Key Provisions for Mental Health Protection

The draft outlines several groundbreaking requirements for tech providers:

  • AI chatbots are prohibited from generating content that encourages suicide, self-harm, or engages in verbal violence or emotional manipulation.

  • If a user explicitly mentions suicide, the system must immediately transfer the conversation to a human operator, who must contact the user's guardian or a designated contact.

  • Minors must obtain guardian consent to use AI for emotional companionship, with platforms required to implement usage time limits.

  • Platforms must attempt to identify underage users even without disclosure and apply protective settings when in doubt.

  • Additional mandates include reminding users after two hours of continuous interaction and requiring security assessments for services with over 1 million registered or 100,000 monthly active users.

The document also encourages the use of human-like AI in positive applications like cultural dissemination and elderly companionship.

Impact on Booming AI Companion Industry

The draft rules emerge as China's AI companion sector experiences rapid growth. Two leading startups, Minimax and Z.ai (Zhipu), recently filed for initial public offerings in Hong Kong. Minimax's popular Talkie app, which allows users to chat with virtual characters, boasts over 20 million monthly active users and contributed to more than a third of the company's revenue this year.

The regulatory move reflects growing global scrutiny over AI's influence on human behavior and mental health.
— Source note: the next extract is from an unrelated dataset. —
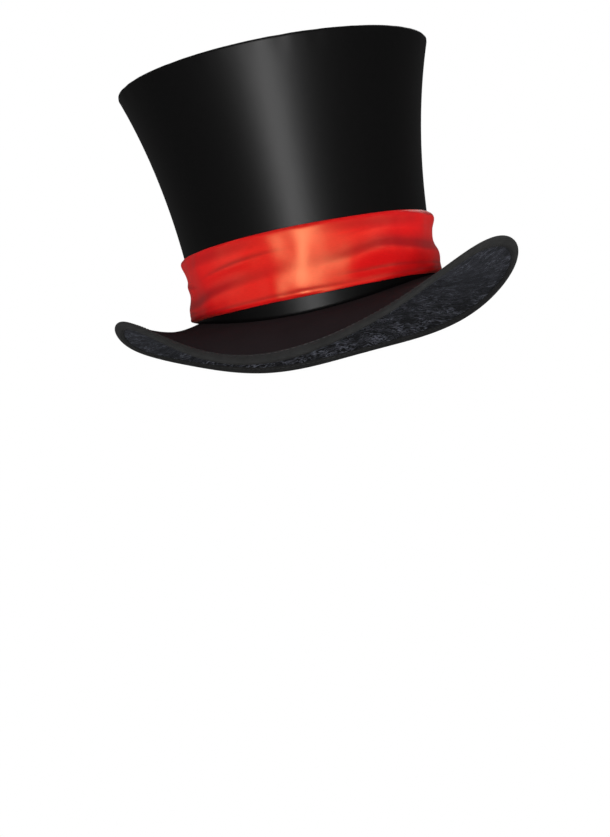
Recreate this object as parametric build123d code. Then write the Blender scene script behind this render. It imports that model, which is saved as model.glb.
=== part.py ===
from build123d import *
import math
import os

# A tall bell-crowned top hat with a curled brim, in millimetres.
# +Z is up, +Y points to the back of the hat, +X to the wearer's left.
# The origin is on the table, under the middle of the hat.

# Every ring of the hat is an oval: at turn t round the hat, and at reach r from
# the middle line, a point is (r cos t, (r + oval) sin t, z).
oval = 17.5

# Crown, measured from the headline, the line where the head's band sits
crown_reach = 89.2       # outside of the crown at the headline
crown_flare = 26.7       # how much further out the top edge is
crown_height = 171.7     # top of the tip above the headline

# Brim: the middle of its thickness. Its joint with the crown, its slope there and its
# edge are waves round the hat, and each number is the size of one wave.
join_side = 2.5          # how far the crown's foot dips at the sides
join_dip = 16.0          # and at front and back
join_lean = 0.3          # wearer's left side higher than the right
brim_fall = 12.3         # how fast the brim leaves the crown downwards
fall_square = 4.1        # faster at the sides than at front and back
fall_lean = 1.2          # faster at the wearer's right
edge_reach_mean = 146.2  # where the layers end, inside the binding's nose
edge_reach_square = 2.6  # further at the sides
edge_mean = -19.1        # mean height of the edge over the headline
edge_curl = 22.8         # sides up, front and back down
edge_square = -0.5       # shape of the four quarters
edge_ripple = -1.1       # finer shape of the quarters
edge_lean = 4.0          # wearer's left side higher than the right
edge_lean_3 = -0.4       # finer shapes of the lean
edge_lean_5 = 1.4
edge_skew = 7.8          # front quarters higher, back quarters lower
edge_skew_3 = 8.5
edge_twist = 0.6         # opposite quarters not quite alike

# Layers, from the outside of the crown wall inwards
glue = 0.1               # line of glue between two layers
satin = 0.6
foam = 1.8
buckram = 1.2
tape = 0.3
lining = 0.4
leather = 1.2
label = 0.4

# Brim layers
brim_felt = 0.6
brim_core = 1.4
brim_velvet = 0.6

# Brim edge
wire_radius = 0.45
wire_sides = 12
joiner_bore = 0.53       # metal sleeve over the two ends of the wire
joiner_radius = 0.68
joiner_length = 6.0
wire_forward = 0.8       # middle of the wire past the end of the layers
binding = 0.6
binding_grip = 5.0       # how far the binding reaches over the brim
thread_radius = 0.3
stitch_inset = 3.8       # thread from the end of the layers

# Sash
sash_top = 45.2          # above the headline
sash_strip = 11.2        # crown left bare under the sash at front and back
sash_swell = 3.4         # middle of the folds out from the crown
sash_lip = 1.7           # its two long edges out from the crown
wrap_half = 15.0         # half the width of the wrap over the sash's join
wrap_cloth = 1.0

# Inside
sweatband_height = 32.0
headline_tape_height = 14.0
lining_foot = 20.0       # lining's lower edge, tucked behind the sweatband
lining_top = 163.0
seam_tape_half = 11.0
join_tape_half = 6.0
label_half = 11.0
label_height = 26.0
label_turn = 205.0       # degrees round the hat, on the wearer's right

# Where each crown layer lies, as depths under the outside of the crown
foam_depth = satin + glue
buckram_depth = foam_depth + foam + glue
tape_depth = buckram_depth + buckram + glue
lining_depth = tape_depth + tape + glue
leather_depth = lining_depth + lining + glue
label_depth = leather_depth + leather + glue

# Where each brim layer lies, as heights over the middle of the brim
core_half = brim_core / 2
felt_low = core_half + glue
felt_high = felt_low + brim_felt
velvet_high = -core_half - glue
velvet_low = velvet_high - brim_velvet
grip_half = felt_high + 1.5 * glue
nose_radius = grip_half + binding
brim_inner_reach = crown_reach - leather_depth + 0.6

# Sections of each half ring, one every 15 degrees
half_sections = 12
profile_points = 9


def edge_height(turn):
    """Height of the brim's edge over the headline."""
    wave = edge_mean + edge_curl * math.cos(2 * turn)
    wave += edge_square * math.cos(4 * turn) + edge_ripple * math.cos(6 * turn)
    wave += edge_lean * math.cos(turn) + edge_lean_3 * math.cos(3 * turn)
    wave += edge_lean_5 * math.cos(5 * turn)
    wave -= edge_skew * math.sin(turn) + edge_skew_3 * math.sin(3 * turn)
    return wave + edge_twist * math.sin(4 * turn)


lowest_edge = min(edge_height(math.radians(degree)) for degree in range(360))
headline = nose_radius - lowest_edge


def place(turn, reach, height):
    """The point at a turn and reach, and a height over the headline."""
    x = reach * math.cos(turn)
    y = (reach + oval) * math.sin(turn)
    return Vector(x, y, headline + height)


def crown_out(height, depth=0.0):
    """Reach of the crown's outside at a height, less a depth under it."""
    q = height / crown_height
    return crown_reach + crown_flare * (0.75 * q**2 + 0.25 * q**3) - depth


def join_height(turn):
    """Height of the brim's middle where it meets the crown."""
    dip = join_side * math.cos(turn) ** 2 + join_dip * math.sin(turn) ** 2
    return join_lean * math.cos(turn) - dip


def edge_reach(turn):
    return edge_reach_mean + edge_reach_square * math.cos(2 * turn)


def brim_middle(turn, reach):
    """Height and slope of the middle of the brim."""
    width = edge_reach(turn) - crown_reach
    s = (reach - crown_reach) / width
    fall = brim_fall + fall_square * math.cos(2 * turn) - fall_lean * math.cos(turn)
    bend = edge_height(turn) - join_height(turn) + fall
    height = join_height(turn) - fall * s + bend * s**2
    slope = (2 * bend * s - fall) / width
    return height, slope


def brim_point(turn, reach, lift):
    """A point a lift above the brim's middle, square to it."""
    height, slope = brim_middle(turn, reach)
    tilt = math.atan(slope)
    return place(turn, reach - lift * math.sin(tilt), height + lift * math.cos(tilt))


def brim_level(turn, reach, lift):
    """Height of a brim surface straight over a reach."""
    height, slope = brim_middle(turn, reach)
    return height + lift * math.hypot(1, slope)


def even(first, last, count):
    return [first + (last - first) * i / (count - 1) for i in range(count)]


def closed(*edges):
    return Wire(list(edges))


def quad(inner, outer):
    """A section between two rows of points that run the same way."""
    return closed(
        Edge.make_spline(inner),
        Edge.make_line(inner[-1], outer[-1]),
        Edge.make_spline(outer[::-1]),
        Edge.make_line(outer[0], inner[0]),
    )


def half_ring(section, start):
    turns = [math.radians(a) for a in even(start, start + 180.0, half_sections + 1)]
    return Solid.make_loft([section(turn) for turn in turns])


def ring(section):
    """A closed ring round the hat, from its section at each turn."""
    return half_ring(section, -90.0) + half_ring(section, 90.0)


def patch(section, middle, half_width, reach):
    """A short piece of a ring, as wide along the oval as 2 half_width."""
    turn = math.radians(middle)
    speed = math.hypot(reach * math.sin(turn), (reach + oval) * math.cos(turn))
    spread = half_width / speed
    return Solid.make_loft([section(turn + k * spread) for k in (-1, -0.5, 0, 0.5, 1)])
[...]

OpenAI CEO Sam Altman acknowledged in September that handling suicide-related conversations is one of the company's most difficult challenges, following a lawsuit from a U.S. family whose teenage son died by suicide.

Globally, demand for AI-driven relationships is rising, with platforms like Character.ai and Polybuzz.ai ranking among the most popular AI tools. The trend was highlighted this month by a Japanese woman who married her AI boyfriend.

China's proactive stance positions it to potentially shape global norms, as it seeks to balance technological innovation with what it deems responsible emotional safeguards in the age of agentic interfaces.